From the end of Reconstruction until 2010, Arkansas sent conservative Democrats to Congress: it never sent a majority-Republican House delegation and only elected a single Republican senator. But like their counterparts throughout the inland south, Arkansas Democrats have found it increasingly difficult to distance themselves from the national party, deeply unpopular at home. The 2010 wave was particularly harsh, sweeping out Sen. Blanche Lincoln in a 21-point landslide and giving Republicans control of the state legislature and congressional delegation. While Sen. Mark Pryor will avoid the humiliating fate of Ms. Lincoln, he is in the fight of his political life against Rep. Tom Cotton. The race has played out along predictable lines, with Mr. Pryor talking up his distance from President Obama and attacking Mr. Cotton as out of touch with everyday Arkansans; Mr. Cotton, for his part, might as well be running against President Obama. But that has been enough to open a small but persistent single-digit lead, and it will take all of the folksiness that Mr. Pryor and his father, ex-Gov. David Pryor, can muster to dig him out of that hole. We rate it Leans Republican.

Iowa (Braley-D) — Toss-Up

Unlike the other four states in this profile, Iowa does not feature a Democratic incumbent running in a state that backed Mitt Romney; rather, the retirement of longtime liberal Sen. Tom Harkin has sparked a competitive race in a state where President Obama won twice by single digits. The Democratic nominee, Rep. Bruce Braley, was favored but has run a horrendous campaign, leaping quickly from gaffe to gaffe in a state that prizes retail politicking more than most. His opponent, state Sen. Joni Ernst, has all of the spark that Mr. Braley lacks and has run a spirited campaign, but has been held back by flirtations with fringe ideas like nullification and Agenda 21. Polls have been exceedingly close—only four of the eighteen released since July have given a margin of more than two points—and currently point to a very slight lead for Ms. Ernst. But in our opinion, this is a Toss-up if there ever was one.
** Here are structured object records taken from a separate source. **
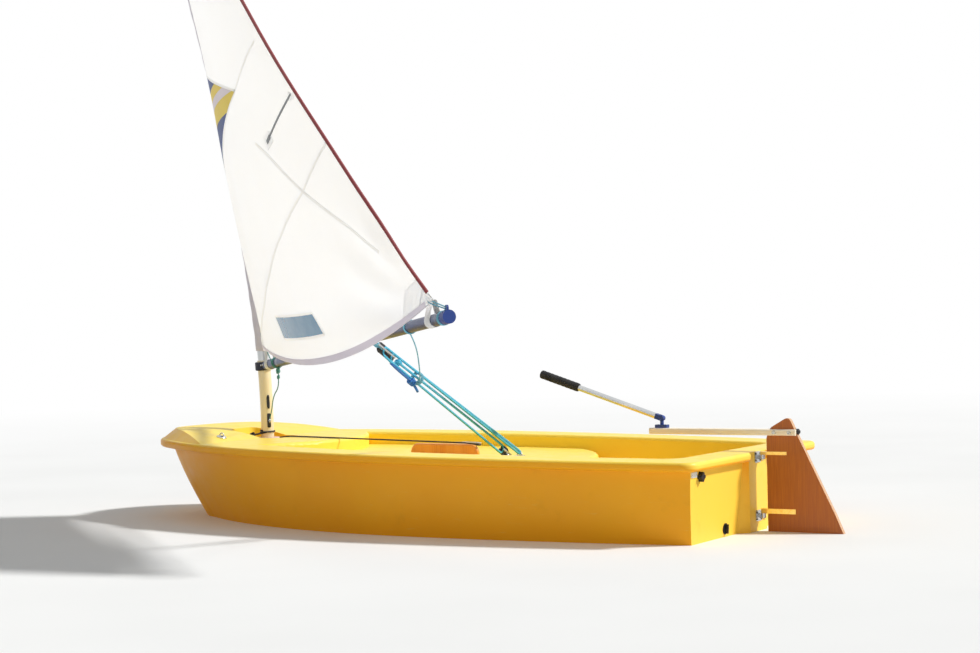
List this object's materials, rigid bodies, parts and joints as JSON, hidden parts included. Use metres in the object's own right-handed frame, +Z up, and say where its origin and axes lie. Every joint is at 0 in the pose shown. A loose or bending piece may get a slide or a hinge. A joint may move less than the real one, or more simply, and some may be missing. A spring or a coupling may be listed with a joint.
{
  "type": "sailing dinghy",
  "caption": "Small one-person sailing dinghy with a decked moulded hull, unstayed mast, sleeve sail and boom, lifting board, and rudder with tiller extension.",
  "frame": {"origin": "on the waterline, amidships on the centreline", "axes": "+Z up, bow towards -X, port towards -Y"},
  "size_m": [2.5596, 1.784, 2.8738],
  "materials": {
    "hull": "satin gloss yellow moulding",
    "pale_plastic": "matt",
    "steel": "polished stainless",
    "black_plastic": "satin black",
    "white_plastic": "blank plate",
    "cream_tube": "satin cream anodised",
    "silver_tube": "satin anodised",
    "navy_plastic": "satin",
    "boom_tube": "satin anodised",
    "blue_plastic": "satin blue",
    "blue_rubber": "matt",
    "webbing": "woven webbing",
    "sailcloth": null,
    "rudder_wood": "varnished mahogany plywood",
    "board_wood": "varnished orange wood",
    "tiller_wood": "varnished pale ash",
    "brass": "satin",
    "foam": "black foam grip"
  },
  "bodies": {
    "hull": {"hull": "hull", "mast_step": "pale_plastic", "gudgeon_upper": "steel", "gudgeon_lower": "steel", "transom_knob": "black_plastic", "drain_bung": "black_plastic", "label_plate": "white_plastic", "hook_eye": "steel", "sheet_eye": "steel", "sheet_block_lower": "black_plastic"},
    "rig": {"mast_lower": "cream_tube", "mast_upper": "silver_tube", "mast_cleat": "black_plastic", "boom_jaw": "navy_plastic", "boom": "boom_tube", "boom_cap": "blue_plastic", "clew_strap": "webbing", "sheet_strop": "webbing", "sheet_block_upper": "black_plastic", "sail": "sailcloth"},
    "rudder": {"rudder_blade": "rudder_wood", "strap_upper": "brass", "strap_lower": "brass", "tiller": "tiller_wood", "tiller_bolt_1": "steel", "tiller_bolt_2": "steel", "joint_base": "blue_plastic", "joint_neck": "blue_rubber"},
    "extension": {"extension_fork": "blue_plastic", "extension_tube": "silver_tube", "extension_grip": "foam"},
    "daggerboard": {"daggerboard": "board_wood", "board_stop_port": "board_wood", "board_stop_starboard": "board_wood"}
  },
  "joints": [
    {"name": "rig_swing", "type": "hinge", "parent": "hull", "child": "rig", "pos_m": [-0.752, 0, 0.26], "axis": [0, 0, 1], "range_deg": [-46.8, 123.2]},
    {"name": "rudder_steer", "type": "hinge", "parent": "hull", "child": "rudder", "pos_m": [1.139, 0, 0.2], "axis": [0, 0, 1], "range_deg": [-70, 70]},
    {"name": "extension_lift", "type": "hinge", "parent": "rudder", "child": "extension", "pos_m": [0.798, 0, 0.346], "axis": [0, 1, 0], "range_deg": [-15, 95]},
    {"name": "daggerboard_lift", "type": "slide", "parent": "hull", "child": "daggerboard", "axis": [0, 0, 1], "range_m": [0, 0.5]}
  ]
}
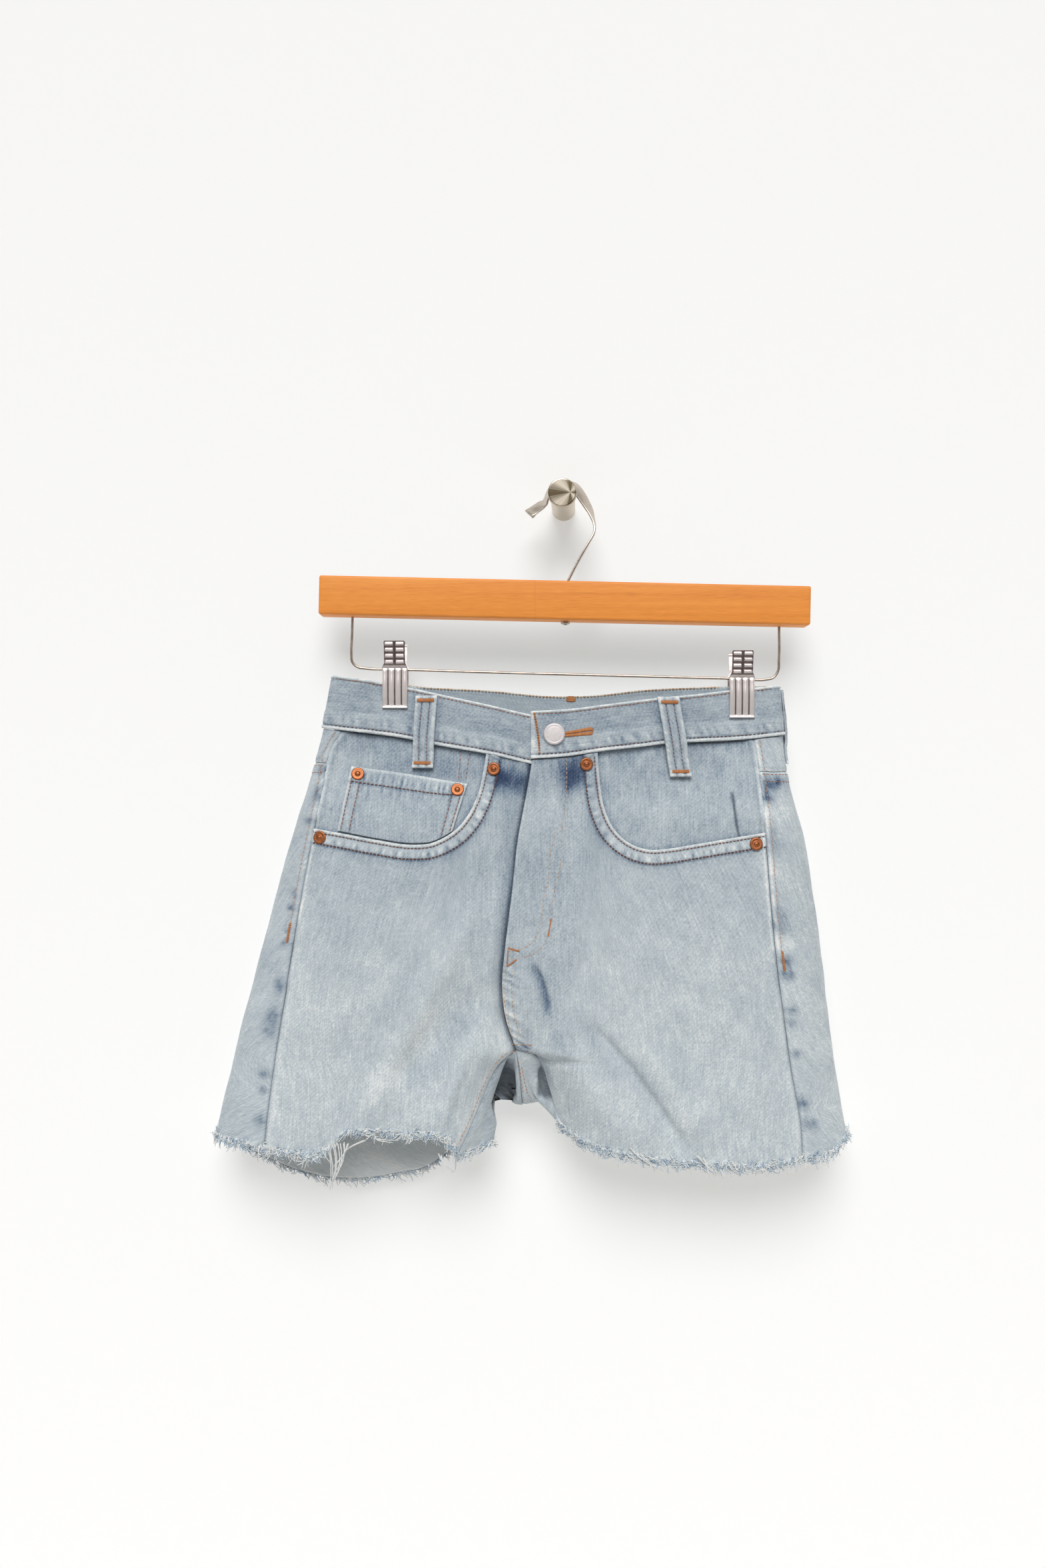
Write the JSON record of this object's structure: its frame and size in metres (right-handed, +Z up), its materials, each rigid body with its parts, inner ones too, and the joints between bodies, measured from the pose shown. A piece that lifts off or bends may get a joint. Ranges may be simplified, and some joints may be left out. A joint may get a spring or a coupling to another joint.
{
  "type": "denim shorts on a clip hanger",
  "caption": "Light-wash denim cut-off shorts with frayed hems, clipped by the waistband to a wooden trouser hanger that hangs from a round wall peg.",
  "frame": {"origin": "centre of the wall peg's back face, on the wall", "axes": "+Z up, -Y out of the wall towards the viewer of the front, +X to that viewer's right, which is the wearer's left"},
  "size_m": [0.4802, 0.0751, 0.5495],
  "materials": {
    "denim": "washed cotton twill, pale blue",
    "loose_threads": "ravelled cotton yarn, off-white and pale blue",
    "button_metal": "worn pale metal",
    "copper": "dull copper",
    "beech": "clear lacquered, honey orange",
    "wire": "plated steel",
    "clip_chrome": "polished",
    "peg_steel": "brushed"
  },
  "bodies": {
    "root": {"front_right": "denim", "front_left": "denim", "pocket_facing_right": "denim", "pocket_facing_left": "denim", "coin_pocket": "denim", "back_right": "denim", "back_left": "denim", "yoke_right": "denim", "yoke_left": "denim", "back_pocket_right": "denim", "back_pocket_left": "denim", "waistband": "denim", "belt_loop_front_right": "denim", "belt_loop_front_left": "denim", "belt_loop_side_right": "denim", "belt_loop_side_left": "denim", "belt_loop_centre_back": "denim", "hem_fray_front_right": "loose_threads", "hem_fray_front_left": "loose_threads", "hem_fray_back_right": "loose_threads", "hem_fray_back_left": "loose_threads", "button": "button_metal", "rivet_right_outer": "copper", "rivet_right_inner": "copper", "rivet_left_inner": "copper", "rivet_left_outer": "copper", "rivet_coin_outer": "copper", "rivet_coin_inner": "copper", "hanger_bar": "beech", "hanger_wire": "wire", "hanger_hook": "wire", "clip_right_front_jaw": "clip_chrome", "clip_right_back_jaw": "clip_chrome", "clip_right_spring": "clip_chrome", "clip_left_front_jaw": "clip_chrome", "clip_left_back_jaw": "clip_chrome", "clip_left_spring": "clip_chrome", "wall_peg": "peg_steel"}
  },
  "joints": []
}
Louisiana (Landrieu-D) — Leans Republican

The story in Louisiana is much the same as in Arkansas: a Democratic senator with deep family ties to an increasingly conservative state is being challenged by a Republican congressman set on nationalizing the race. The senator is Mary Landrieu, a three-term incumbent and Chair of the Senate Energy Committee, and the challenger is Rep. Bill Cassidy. Ms. Landrieu has stressed the importance of her committee chairmanship to Louisiana and presented herself as a check on President Obama’s “simply wrong” energy policy, touting vocal support from Sen. Joe Manchin (D-WV), a harsh critic of the president on energy and guns. While the state’s energy industry has largely remained supportive of Ms. Landrieu, she is facing significant headwinds from the president’s deep unpopularity in the state. This election is almost certainly heading to overtime due to Louisiana’s “open primary.” Instead of holding party primaries, every candidate runs in the November election and the top two progress to a December runoff if neither reaches 50%. With retired Air Force colonel and Tea Party favorite Rob Maness probably drawing 5-10%, Mr. Cassidy will be hard-pressed to reach a majority and there is no indication that the trailing Ms. Landrieu can pull together a majority in a nine-horse race. Runoff polls currently show Mr. Cassidy about five points ahead, and we give this race a Leans Republican rating. But the results in November could have a strong effect in December—if the Senate hangs in the balance, expect quite a show in Louisiana.

North Carolina (Hagan-D) — Leans Democratic

While Democratic fortunes have soured in Iowa and Colorado, North Carolina has been a pleasant surprise for Team Blue. Freshman Sen. Kay Hagan faces headwinds from President Obama—though not as strong as those in Arkansas and Louisiana—and lacks the distance from national Democrats that Mr. Pryor and Ms. Landrieu have. But she was gifted a troubled opponent in Thom Tillis, the Speaker of the State Assembly at a time when the legislature’s conservative agenda has become a highly divisive issue. With Gov. Pat McCrory not facing reelection until 2016, Mr. Tillis has become the face of state education cuts in pro-Hagan ads, dragging down his personal favorability. The result: Ms. Hagan has edged out a small but consistent lead and Mr. Tillis hasn’t led a poll since August. We currently rate the race Leans Democratic.